A week ago, this little chart from mybroadband.co.za started doing the rounds:


Now I realise that this fits in to a tidy political narrative: that President Zuma is driving this country into the ground. It also seems to suggest that AIDS-denier Thabo Mbeki was one of the best things to ever happen to South Africa – which wasn’t really the feeling at the time, as I recall (but perhaps that’s just me).

Either way, I think that you could easily spin another narrative here: that the world (and South Africa) was going through a boom period between 2000 and 2008, and then there must have been some kind of crisis, and the world (and South Africa) has been going through some kind of recession ever since.

What a pity that there’s no evidence of th-

*interrupts self with some randomly selected comparisons from tradingeconomics.com*

Italy’s Debt-to-GDP, dropping steadily from the mid-1990s, until flipping around in about 2008
Irelands’s Debt-to-GDP, dropping steadily from the early-1990s, until flipping around in about 2008
Australia’s Debt-to-GDP, dropping steadily from the early-1990s, until flipping around in about 2008

Of course, that doesn’t mean that the situation is not a problem. Clearly, a country like Ireland seems to be doing a much better job of bringing itself under control – while South Africa runs a real risk of never fully recovering.

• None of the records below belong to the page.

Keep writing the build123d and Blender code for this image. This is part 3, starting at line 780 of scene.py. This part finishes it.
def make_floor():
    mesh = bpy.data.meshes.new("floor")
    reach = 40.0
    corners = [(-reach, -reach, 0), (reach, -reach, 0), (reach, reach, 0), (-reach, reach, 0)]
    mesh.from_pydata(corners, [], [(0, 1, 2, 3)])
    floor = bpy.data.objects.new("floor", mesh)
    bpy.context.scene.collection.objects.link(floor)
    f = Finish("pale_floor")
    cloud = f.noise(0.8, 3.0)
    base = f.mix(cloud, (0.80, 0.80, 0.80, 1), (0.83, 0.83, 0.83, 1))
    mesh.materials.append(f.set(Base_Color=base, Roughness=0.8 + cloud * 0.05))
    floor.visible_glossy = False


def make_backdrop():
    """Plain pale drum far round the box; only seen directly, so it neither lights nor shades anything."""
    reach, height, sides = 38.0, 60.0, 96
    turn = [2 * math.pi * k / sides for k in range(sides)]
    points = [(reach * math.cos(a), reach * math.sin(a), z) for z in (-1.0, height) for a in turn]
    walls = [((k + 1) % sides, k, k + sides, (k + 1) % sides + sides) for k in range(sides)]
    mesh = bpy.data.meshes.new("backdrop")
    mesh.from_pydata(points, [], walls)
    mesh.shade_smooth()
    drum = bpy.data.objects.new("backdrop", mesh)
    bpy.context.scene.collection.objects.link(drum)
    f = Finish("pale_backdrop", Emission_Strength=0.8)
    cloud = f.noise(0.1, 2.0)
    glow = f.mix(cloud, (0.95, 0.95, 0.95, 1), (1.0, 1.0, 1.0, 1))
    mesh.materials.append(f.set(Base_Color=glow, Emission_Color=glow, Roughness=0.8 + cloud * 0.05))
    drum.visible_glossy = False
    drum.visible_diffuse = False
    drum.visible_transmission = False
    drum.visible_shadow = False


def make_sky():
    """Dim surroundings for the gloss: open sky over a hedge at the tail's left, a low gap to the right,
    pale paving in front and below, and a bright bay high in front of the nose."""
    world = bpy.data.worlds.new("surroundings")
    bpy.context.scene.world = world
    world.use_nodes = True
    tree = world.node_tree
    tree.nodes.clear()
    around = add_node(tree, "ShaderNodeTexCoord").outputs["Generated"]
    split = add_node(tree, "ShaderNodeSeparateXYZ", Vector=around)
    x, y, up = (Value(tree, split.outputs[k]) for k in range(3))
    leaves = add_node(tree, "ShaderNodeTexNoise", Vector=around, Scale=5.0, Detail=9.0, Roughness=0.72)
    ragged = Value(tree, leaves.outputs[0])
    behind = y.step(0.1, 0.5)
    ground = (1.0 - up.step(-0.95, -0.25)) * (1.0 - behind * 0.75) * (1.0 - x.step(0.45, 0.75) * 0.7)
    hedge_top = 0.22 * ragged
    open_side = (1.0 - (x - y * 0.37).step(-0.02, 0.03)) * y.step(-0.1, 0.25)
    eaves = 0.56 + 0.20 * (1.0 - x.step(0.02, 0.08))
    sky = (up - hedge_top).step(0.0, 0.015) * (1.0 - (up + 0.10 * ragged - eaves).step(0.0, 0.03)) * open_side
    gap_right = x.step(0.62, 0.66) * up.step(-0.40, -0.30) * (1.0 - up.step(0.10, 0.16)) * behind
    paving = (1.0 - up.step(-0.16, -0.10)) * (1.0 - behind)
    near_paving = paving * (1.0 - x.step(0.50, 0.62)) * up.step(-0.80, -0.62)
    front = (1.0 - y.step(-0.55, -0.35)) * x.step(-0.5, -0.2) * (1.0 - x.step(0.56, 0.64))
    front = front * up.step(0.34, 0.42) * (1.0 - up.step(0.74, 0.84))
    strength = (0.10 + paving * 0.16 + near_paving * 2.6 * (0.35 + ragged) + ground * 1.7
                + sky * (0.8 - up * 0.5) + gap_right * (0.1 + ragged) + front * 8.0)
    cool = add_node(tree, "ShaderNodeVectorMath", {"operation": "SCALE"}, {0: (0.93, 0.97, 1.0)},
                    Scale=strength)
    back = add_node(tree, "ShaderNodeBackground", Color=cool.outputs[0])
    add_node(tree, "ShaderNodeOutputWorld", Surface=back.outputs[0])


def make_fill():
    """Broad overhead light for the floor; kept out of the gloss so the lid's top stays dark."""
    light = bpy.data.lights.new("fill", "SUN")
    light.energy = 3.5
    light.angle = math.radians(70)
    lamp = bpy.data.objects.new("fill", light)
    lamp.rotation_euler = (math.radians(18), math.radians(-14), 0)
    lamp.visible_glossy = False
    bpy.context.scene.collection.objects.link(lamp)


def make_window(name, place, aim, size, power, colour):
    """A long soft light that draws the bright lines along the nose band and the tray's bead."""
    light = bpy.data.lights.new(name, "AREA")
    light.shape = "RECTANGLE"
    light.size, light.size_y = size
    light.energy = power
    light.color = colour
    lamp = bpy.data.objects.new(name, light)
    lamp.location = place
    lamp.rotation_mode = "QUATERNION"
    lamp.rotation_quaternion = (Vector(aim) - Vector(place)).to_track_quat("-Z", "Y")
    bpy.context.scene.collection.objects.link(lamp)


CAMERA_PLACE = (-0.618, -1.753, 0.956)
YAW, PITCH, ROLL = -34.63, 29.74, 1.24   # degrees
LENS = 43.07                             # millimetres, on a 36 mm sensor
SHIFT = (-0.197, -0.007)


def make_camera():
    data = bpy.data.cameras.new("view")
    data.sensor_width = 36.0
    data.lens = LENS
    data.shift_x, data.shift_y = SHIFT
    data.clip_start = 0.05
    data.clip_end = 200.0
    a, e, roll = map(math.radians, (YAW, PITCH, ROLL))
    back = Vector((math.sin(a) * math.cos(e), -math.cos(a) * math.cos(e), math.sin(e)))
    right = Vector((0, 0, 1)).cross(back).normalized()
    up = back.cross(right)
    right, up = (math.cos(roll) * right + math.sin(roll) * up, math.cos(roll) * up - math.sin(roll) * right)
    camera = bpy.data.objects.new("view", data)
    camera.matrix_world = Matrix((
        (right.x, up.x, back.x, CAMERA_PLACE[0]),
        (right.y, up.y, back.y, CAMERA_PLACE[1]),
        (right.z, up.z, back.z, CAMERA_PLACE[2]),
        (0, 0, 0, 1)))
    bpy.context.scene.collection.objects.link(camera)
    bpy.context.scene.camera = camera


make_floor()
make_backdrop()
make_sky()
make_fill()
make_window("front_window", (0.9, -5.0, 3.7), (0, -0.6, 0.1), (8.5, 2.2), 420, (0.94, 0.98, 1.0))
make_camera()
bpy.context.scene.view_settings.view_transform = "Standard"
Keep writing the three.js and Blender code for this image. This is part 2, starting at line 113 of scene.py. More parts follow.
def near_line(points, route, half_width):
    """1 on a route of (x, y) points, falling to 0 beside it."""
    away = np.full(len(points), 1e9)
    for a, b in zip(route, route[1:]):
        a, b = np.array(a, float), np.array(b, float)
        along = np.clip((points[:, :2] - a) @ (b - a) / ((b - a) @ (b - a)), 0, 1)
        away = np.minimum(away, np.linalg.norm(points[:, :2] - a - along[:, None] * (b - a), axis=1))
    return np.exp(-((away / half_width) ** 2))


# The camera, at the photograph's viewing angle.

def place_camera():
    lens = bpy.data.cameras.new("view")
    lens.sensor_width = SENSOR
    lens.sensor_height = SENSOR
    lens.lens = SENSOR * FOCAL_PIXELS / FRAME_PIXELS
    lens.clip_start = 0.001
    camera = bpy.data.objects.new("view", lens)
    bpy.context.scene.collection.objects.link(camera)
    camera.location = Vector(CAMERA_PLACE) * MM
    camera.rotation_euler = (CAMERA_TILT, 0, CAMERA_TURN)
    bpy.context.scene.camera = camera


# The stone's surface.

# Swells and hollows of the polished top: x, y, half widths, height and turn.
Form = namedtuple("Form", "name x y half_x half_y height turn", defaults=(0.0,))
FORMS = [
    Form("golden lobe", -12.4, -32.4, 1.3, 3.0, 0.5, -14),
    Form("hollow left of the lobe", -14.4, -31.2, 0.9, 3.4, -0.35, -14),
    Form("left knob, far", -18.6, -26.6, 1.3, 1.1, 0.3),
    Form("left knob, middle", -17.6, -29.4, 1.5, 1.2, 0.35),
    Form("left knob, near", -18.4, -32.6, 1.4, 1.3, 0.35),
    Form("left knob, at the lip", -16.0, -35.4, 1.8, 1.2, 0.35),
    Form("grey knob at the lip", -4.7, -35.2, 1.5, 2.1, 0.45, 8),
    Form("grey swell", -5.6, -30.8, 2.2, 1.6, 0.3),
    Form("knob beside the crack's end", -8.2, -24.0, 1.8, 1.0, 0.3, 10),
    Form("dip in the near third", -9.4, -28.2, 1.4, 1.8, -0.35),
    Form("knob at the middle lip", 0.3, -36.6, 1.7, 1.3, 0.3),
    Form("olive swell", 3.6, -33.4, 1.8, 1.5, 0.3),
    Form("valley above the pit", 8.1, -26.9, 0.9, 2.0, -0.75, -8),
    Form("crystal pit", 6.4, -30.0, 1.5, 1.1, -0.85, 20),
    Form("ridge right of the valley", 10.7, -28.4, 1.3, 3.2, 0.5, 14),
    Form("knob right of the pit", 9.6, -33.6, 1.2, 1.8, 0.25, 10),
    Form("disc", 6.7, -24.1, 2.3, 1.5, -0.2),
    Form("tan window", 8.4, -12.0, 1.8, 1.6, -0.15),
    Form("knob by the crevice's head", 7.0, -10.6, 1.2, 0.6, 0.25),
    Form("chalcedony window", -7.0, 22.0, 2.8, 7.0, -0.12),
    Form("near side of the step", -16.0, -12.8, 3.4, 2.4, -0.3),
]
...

A breakdown of how South Africa’s Debt-to-GDP numbers are calculated

Here’s the debt (in US dollars):


Which almost seems encouraging, because it looks like it’s stabilising.

Until you see South Africa’s Gross Domestic Product (in US dollars):


That depreciation of the Rand, eh?

Because in rand terms, South Africa’s economy is growing anaemically. But in dollar terms though…

What this means: the Debt-to-GDP graph at the top is being driven by two things:

  1. Between 2009 and 2011, there was a rapid spike in government debt; and
  2. Between 2011 and today, there was a rapid decline in USD-based GDP. That is: since the Quantitative Easing bubble blew the funds out of Emerging Markets.

And just so we’re clear, I’m not sure that we can completely blame the Rand depreciation on President Zuma – because if you’re going down that track, then you’d also have to credit him for that massive increase in USD-based GDP between 2009 and 2011.

It’s a no from me.

The point is: I think we have to be more careful about conflating economic realities with our own political prejudice.

Because as it stands, South Africa’s next economic miracle can come from two places:

  1. A sudden global economic recovery with a strong risk appetite for Emerging Markets; or
  2. A sudden and unexpected shift in the socio-political status quo.

And if it turns out to be Option 1 (which, to be honest, I think is the most likely), I don’t think we should be rushing to credit the political party in power for having the good fortune of being in power at the right time.